Monday, August 27, 2012

Lessons from Ruby Ridge

Range target

Twenty years ago today, an FBI sniper shot Vicki Weaver in the head as she held her ten-month-old baby at her home in Ruby Ridge, Idaho. The sniper also shot her husband Randy Weaver in the back, trying to kill him. Their son was shot in the back and killed the day before by U.S. Marshals on the family’s property. One of the Marshals also died, as did a Weaver family dog killed by the officials.

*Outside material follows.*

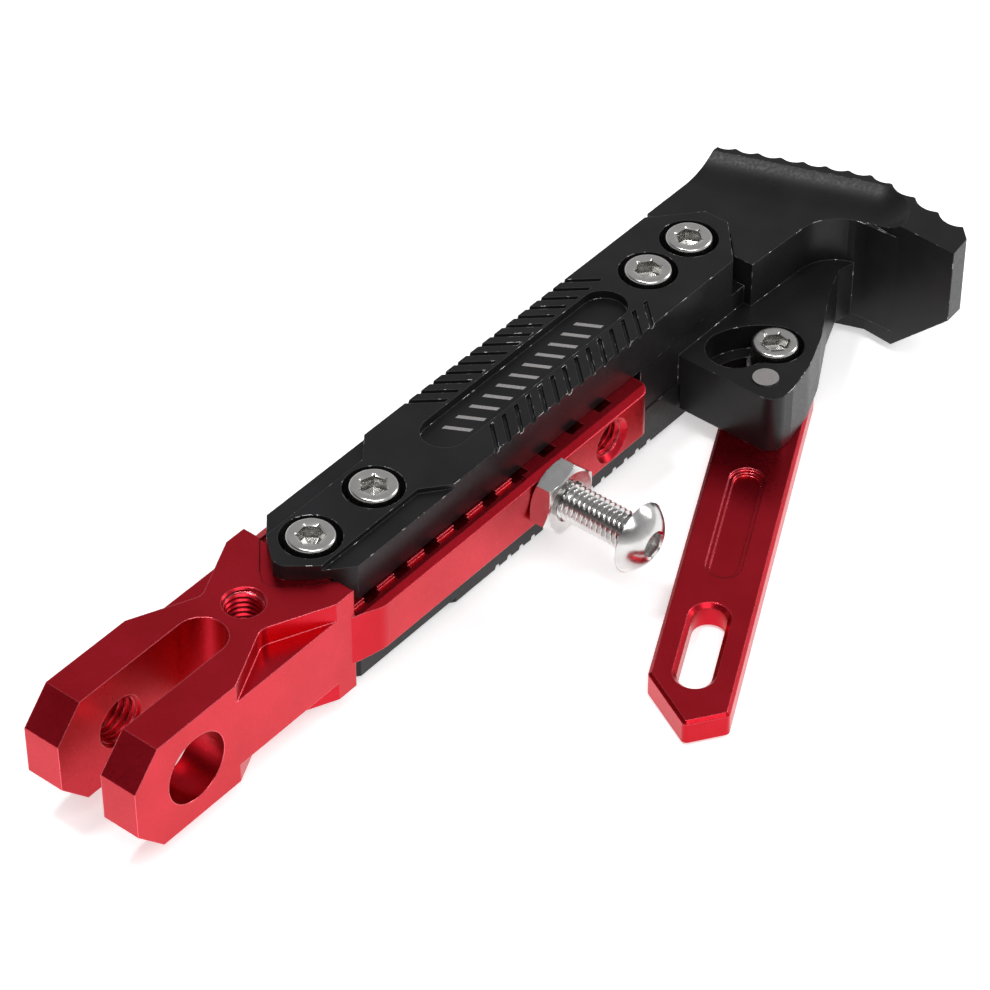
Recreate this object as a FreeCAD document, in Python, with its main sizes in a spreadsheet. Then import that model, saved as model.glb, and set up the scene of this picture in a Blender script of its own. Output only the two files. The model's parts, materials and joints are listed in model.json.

This all started after years of federal investigation into Randy Weaver, beginning in the mid-1980s when Weaver’s neighbor, bitter over a land dispute, called him to the attention of various federal authorities. The most that came from these investigations was a charge, possibly true but contested, that Weaver had sold illegally sawed-off shotguns to an ATF informant, a charge with which an agent threatened Weaver if he refused to participate in another one of their investigations into third parties. Not wanting to be an ATF informant, Weaver refused. Eventually, a trial was set, but Weaver was told the wrong court date. A grand jury indicted him for failure to appear before he had a chance to show up on the date he was told.

The federal agents ambushed his property and when all was done, one official and two of the Weaver group had died and two were wounded, along with the loss of their family pet.

Some look at this incident as a sign of the modern dangers of anti-government paranoia, but this is an obscene interpretation of the facts. If anything, this is an example of the government’s paranoia run amok.